My mystic quest soon led to a serious study of all esoteric fields. I was particularly interested in the I Ching, Tarot, the Kabbalistic Tree of Life, and Hebrew gematria (word/number associations). This inevitably led me back to the Bible, the fountainhead of the Western esoteric spiritual tradition. But at that time I was only interested in the Hebrew Old Testament because that's what most of the books were talking about and I knew nothing of Greek gematria. Soon after beginning my studies in earnest, I had a series of profound dreams which took years to decode and ultimately led me back to faith in Christ. The central dream was very simple. I was in a semi-lucid state, floating in blank space. A woman appeared and said "Are you looking for Dumbo? 12 x 44." I awoke and wrote the dream down. After a couple years of study, I became convinced that the essential message of the dream says "Jesus Christ is Lord" and "By His Blood you are saved." I explain how I came to these conclusions in my post called Looking for Dumbo.
I had many experiences which drew me back to faith in Christ. I was by a river one night, practicing ritual magick which is supposed to enable a person to cause things to happen by the power of will. I thought it would be cool if I could cause a fish to jump out of the water. I tried for about fifteen minutes and finally gave up, someone despondent.
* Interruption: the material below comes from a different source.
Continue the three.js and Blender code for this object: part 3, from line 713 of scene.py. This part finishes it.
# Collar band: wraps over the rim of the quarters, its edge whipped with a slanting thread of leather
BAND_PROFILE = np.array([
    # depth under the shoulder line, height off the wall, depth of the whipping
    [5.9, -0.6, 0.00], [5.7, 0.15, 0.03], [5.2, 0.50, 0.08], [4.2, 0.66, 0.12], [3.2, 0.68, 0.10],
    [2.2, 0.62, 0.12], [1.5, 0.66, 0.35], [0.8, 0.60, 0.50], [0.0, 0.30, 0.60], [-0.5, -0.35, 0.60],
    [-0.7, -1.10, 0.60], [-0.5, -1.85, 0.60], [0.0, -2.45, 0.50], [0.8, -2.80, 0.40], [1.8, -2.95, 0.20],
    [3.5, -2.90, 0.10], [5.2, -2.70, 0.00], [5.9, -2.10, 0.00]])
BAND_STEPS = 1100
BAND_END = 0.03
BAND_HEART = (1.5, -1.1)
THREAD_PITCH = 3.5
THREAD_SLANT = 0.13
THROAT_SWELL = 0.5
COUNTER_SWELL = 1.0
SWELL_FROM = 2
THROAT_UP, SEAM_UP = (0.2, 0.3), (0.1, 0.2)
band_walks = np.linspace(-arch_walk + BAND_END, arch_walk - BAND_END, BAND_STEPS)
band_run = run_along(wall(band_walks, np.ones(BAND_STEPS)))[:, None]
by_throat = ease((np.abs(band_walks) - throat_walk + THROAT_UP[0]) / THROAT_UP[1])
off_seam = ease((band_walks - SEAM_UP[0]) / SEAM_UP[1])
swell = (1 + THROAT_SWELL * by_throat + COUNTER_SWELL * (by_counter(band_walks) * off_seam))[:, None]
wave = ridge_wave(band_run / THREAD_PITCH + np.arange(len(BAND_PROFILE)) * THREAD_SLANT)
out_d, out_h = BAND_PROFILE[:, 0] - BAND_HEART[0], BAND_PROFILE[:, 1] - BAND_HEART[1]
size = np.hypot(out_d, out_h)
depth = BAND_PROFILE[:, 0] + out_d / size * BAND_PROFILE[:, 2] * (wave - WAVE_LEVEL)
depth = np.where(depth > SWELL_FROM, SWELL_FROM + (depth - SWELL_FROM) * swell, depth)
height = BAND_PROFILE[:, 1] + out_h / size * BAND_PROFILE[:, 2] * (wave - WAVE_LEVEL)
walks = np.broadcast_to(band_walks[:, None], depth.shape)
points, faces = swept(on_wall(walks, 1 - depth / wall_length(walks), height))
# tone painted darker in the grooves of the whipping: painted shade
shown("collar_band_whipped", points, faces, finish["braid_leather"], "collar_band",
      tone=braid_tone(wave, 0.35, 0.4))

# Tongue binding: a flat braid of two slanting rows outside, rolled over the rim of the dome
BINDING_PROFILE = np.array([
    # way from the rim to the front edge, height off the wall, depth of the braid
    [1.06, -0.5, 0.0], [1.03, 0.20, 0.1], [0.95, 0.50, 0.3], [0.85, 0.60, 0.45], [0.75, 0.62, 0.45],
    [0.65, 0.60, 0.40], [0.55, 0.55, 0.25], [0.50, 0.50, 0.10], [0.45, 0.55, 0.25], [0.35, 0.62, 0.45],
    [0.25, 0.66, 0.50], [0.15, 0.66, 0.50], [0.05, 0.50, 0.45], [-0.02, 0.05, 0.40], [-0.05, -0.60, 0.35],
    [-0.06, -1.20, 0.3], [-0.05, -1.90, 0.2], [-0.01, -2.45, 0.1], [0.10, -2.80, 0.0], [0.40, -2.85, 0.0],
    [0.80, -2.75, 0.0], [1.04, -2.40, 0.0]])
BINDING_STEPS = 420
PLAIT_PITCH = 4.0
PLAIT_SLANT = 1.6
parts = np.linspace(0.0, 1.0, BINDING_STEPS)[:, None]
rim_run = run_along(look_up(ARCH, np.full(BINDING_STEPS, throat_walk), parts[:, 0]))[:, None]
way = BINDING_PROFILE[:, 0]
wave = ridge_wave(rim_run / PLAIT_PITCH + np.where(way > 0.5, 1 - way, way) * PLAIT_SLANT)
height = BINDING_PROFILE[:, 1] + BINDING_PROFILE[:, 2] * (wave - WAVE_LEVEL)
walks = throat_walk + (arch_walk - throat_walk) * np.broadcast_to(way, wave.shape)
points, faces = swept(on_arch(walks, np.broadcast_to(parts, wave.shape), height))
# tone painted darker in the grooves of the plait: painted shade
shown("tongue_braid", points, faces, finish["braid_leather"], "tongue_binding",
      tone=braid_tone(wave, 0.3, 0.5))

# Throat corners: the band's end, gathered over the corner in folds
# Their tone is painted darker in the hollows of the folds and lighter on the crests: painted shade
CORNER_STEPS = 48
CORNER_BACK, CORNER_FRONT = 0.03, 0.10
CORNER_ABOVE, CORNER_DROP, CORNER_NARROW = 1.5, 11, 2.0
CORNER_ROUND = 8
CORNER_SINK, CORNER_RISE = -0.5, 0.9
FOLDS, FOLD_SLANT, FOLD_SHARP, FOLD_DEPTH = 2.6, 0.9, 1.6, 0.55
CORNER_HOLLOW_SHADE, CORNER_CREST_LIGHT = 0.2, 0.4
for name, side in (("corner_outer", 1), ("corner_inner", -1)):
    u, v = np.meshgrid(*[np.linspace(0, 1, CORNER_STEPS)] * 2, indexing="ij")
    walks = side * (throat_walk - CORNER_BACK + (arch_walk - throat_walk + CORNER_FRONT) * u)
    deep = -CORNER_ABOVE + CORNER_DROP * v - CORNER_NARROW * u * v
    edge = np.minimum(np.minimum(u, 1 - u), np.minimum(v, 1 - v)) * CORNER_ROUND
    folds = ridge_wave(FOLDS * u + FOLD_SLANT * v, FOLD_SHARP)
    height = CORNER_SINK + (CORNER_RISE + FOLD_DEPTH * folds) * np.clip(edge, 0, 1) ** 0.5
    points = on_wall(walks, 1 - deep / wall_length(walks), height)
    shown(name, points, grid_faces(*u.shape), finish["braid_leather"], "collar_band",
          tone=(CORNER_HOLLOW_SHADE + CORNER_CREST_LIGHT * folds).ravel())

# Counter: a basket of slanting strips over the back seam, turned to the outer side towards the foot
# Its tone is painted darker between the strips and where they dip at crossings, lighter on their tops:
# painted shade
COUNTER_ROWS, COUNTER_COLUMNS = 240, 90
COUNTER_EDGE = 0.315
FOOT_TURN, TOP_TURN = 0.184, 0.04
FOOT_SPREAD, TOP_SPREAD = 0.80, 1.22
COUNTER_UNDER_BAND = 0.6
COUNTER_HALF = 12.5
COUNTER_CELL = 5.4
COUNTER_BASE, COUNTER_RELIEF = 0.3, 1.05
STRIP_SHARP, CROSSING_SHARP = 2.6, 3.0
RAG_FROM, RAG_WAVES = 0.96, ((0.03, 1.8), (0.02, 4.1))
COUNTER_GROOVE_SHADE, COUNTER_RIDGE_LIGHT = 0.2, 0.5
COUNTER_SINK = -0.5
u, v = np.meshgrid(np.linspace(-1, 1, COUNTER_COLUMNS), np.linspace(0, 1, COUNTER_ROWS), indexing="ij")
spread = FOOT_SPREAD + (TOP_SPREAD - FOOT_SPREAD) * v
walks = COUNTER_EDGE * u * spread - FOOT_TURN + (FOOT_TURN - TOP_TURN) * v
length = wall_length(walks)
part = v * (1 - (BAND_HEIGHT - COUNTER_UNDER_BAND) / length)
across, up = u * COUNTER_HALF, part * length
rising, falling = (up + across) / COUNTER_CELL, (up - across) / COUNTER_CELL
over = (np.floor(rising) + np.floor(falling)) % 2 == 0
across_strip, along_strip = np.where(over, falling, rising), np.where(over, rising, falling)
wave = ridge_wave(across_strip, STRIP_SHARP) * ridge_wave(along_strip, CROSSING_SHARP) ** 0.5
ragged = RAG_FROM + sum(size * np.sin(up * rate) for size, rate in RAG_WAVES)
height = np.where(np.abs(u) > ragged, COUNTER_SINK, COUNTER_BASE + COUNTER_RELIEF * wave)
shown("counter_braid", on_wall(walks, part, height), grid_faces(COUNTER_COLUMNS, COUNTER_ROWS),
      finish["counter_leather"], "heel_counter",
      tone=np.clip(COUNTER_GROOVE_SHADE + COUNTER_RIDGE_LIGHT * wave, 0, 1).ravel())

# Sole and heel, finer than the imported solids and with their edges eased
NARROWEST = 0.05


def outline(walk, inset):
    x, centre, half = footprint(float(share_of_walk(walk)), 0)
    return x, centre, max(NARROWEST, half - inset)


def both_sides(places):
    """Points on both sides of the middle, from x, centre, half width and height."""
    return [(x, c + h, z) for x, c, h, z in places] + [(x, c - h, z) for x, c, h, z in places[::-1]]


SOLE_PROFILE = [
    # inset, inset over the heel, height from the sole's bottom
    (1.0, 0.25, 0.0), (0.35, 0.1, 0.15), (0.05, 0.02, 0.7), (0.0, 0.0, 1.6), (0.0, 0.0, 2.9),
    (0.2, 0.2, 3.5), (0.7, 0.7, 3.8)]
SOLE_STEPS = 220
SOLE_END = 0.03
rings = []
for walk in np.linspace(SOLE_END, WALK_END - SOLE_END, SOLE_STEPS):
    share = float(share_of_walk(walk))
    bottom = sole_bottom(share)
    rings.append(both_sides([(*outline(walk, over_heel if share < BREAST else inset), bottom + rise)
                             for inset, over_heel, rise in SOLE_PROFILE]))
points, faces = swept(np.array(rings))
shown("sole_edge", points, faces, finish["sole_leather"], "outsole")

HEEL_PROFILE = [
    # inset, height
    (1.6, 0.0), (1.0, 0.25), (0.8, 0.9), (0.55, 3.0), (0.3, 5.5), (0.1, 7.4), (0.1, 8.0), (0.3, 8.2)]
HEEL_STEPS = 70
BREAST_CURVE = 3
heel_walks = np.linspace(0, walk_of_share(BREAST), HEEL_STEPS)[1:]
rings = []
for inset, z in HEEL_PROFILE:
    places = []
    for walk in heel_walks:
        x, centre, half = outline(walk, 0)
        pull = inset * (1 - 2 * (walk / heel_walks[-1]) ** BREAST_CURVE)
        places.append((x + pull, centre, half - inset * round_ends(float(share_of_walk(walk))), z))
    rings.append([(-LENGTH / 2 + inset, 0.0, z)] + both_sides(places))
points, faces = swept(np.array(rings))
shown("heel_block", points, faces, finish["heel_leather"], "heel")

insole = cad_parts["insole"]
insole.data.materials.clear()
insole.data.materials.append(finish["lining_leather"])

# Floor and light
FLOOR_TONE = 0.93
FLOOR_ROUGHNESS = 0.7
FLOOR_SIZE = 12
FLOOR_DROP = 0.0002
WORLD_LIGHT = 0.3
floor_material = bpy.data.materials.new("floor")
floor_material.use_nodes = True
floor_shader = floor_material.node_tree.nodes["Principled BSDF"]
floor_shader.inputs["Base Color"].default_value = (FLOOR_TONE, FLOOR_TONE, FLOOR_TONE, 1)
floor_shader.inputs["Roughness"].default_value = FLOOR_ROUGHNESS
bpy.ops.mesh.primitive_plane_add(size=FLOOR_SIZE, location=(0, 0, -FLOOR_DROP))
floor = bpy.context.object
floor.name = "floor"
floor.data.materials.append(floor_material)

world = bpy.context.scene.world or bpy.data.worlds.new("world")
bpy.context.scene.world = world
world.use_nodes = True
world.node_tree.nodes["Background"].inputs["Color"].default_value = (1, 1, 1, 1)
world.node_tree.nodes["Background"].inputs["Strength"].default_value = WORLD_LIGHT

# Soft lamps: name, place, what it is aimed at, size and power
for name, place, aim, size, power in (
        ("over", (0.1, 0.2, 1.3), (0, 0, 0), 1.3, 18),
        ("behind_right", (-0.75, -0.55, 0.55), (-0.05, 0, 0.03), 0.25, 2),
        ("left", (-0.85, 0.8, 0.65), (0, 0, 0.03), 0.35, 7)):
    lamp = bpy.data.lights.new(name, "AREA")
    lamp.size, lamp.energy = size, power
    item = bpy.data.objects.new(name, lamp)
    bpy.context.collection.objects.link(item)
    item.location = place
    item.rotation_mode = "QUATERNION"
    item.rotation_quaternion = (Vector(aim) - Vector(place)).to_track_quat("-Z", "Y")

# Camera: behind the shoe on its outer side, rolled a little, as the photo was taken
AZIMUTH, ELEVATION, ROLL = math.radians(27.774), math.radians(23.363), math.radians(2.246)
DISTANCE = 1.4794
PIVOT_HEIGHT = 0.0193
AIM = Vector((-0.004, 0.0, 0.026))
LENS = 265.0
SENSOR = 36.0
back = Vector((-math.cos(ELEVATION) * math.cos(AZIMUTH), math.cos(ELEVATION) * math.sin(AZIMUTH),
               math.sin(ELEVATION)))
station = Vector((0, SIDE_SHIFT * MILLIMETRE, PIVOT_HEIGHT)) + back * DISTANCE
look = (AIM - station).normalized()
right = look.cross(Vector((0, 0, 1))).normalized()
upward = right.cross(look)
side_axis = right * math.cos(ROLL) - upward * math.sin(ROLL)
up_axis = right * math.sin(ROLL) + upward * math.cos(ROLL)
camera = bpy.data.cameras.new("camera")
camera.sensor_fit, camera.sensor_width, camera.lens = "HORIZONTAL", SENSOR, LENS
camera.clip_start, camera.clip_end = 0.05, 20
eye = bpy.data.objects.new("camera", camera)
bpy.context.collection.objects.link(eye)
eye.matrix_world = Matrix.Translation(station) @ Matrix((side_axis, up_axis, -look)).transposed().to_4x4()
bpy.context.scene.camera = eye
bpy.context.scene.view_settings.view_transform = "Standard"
I said to myself "I don't know anything." Then I glanced down and saw my Bible. I picked it up, held it to the sky, and said "One thing I know, this book is holy." And a fish jumped, right at that moment! It felt like a direct acknowledgement of what I had said.
Much of my study in those years was done in my favorite dive, the Blue Moon Tavern in Seattle. On a typical night you would see me with a calculator, a notebook, Bible, and a beer. That's where Mike, a Christian who understood the spiritual value of LSD, found me. He asked if we could go to my place, drop acid, and study the Bible. I thought it was a great idea even though I wasn't into the New Testament. It was a transformative night that re-awoke my faith in Christ. Mike read a verse about the Holy Spirit and when I heard the words a blindingly bright phosphorescent white light - unlike anything you could see with your natural eyes - began to emerge from my chest with wings expanding like a dove that filled the universe. I had visions of how the everything was created by the Word. I had visions of rabbis dancing with joy as they came to knowledge of Christ. A little later I randomly opened my Bible to the fourth chapter of Hebrews and felt something tugging my eye, compelling me to look at verse 12 and to make a connection with the verse number:
I had only one fear as I felt the knowledge of Christ awaken within my soul. I feared I might become a fundamentalist like Jerry Falwell. And my fears were sadly realized as my studies led me to an ever increasing certainty that the Bible was the Word of God. This was aggravated by the fact that the only people who showed any interest in my studies were themselves fundamentalists. I was pushed over the top by my discovery of the Bible Wheel in 1995 which fully convinced me that I had objectively demonstrable and incontrovertible evidence that the Bible was the "Word of God." But I didn't fall into the typical fundamentalist error of claiming it was "inerrant and infallible" because I knew that was not the case. Knowledge of the Bible Wheel allowed me to hold the Bible with a "light hand" - I didn't feel I needed to have answers for every little problem because the overall design, which required every book to work, proved that the Bible as a whole was designed by God. This is why I was able to ignore all the problems that now convince me that the Bible is not the Word of God (in the sense used by most Christians). Everything I've learned, all the evidence of the Holographs and the Bible Wheel remains valid as far as I know. Only my interpretation has changed. I'm now mystified by how such patterns could appear in the Bible because I can't attribute them to the God describe in it's pages! How's that for a paradox?
This is why - or rather how - I became a Christian. I didn't "choose" it at all. It felt more like waking up and realizing what I was. Knowledge of Christ felt innate to my soul. It was the joy of my life for well over a decade. It was not something I could choose to take or leave. I used to say I felt like a pot of dirt in which God planted a seed, and it was the seed that sprouted. I had nothing to do with it really. And I feel the same way now that I reject the Christian faith. It's not really a choice - it's more of a realization. A person cannot choose what to believe. We believe what we believe for a complex set of reasons, most of which are well beyond our own conscious control.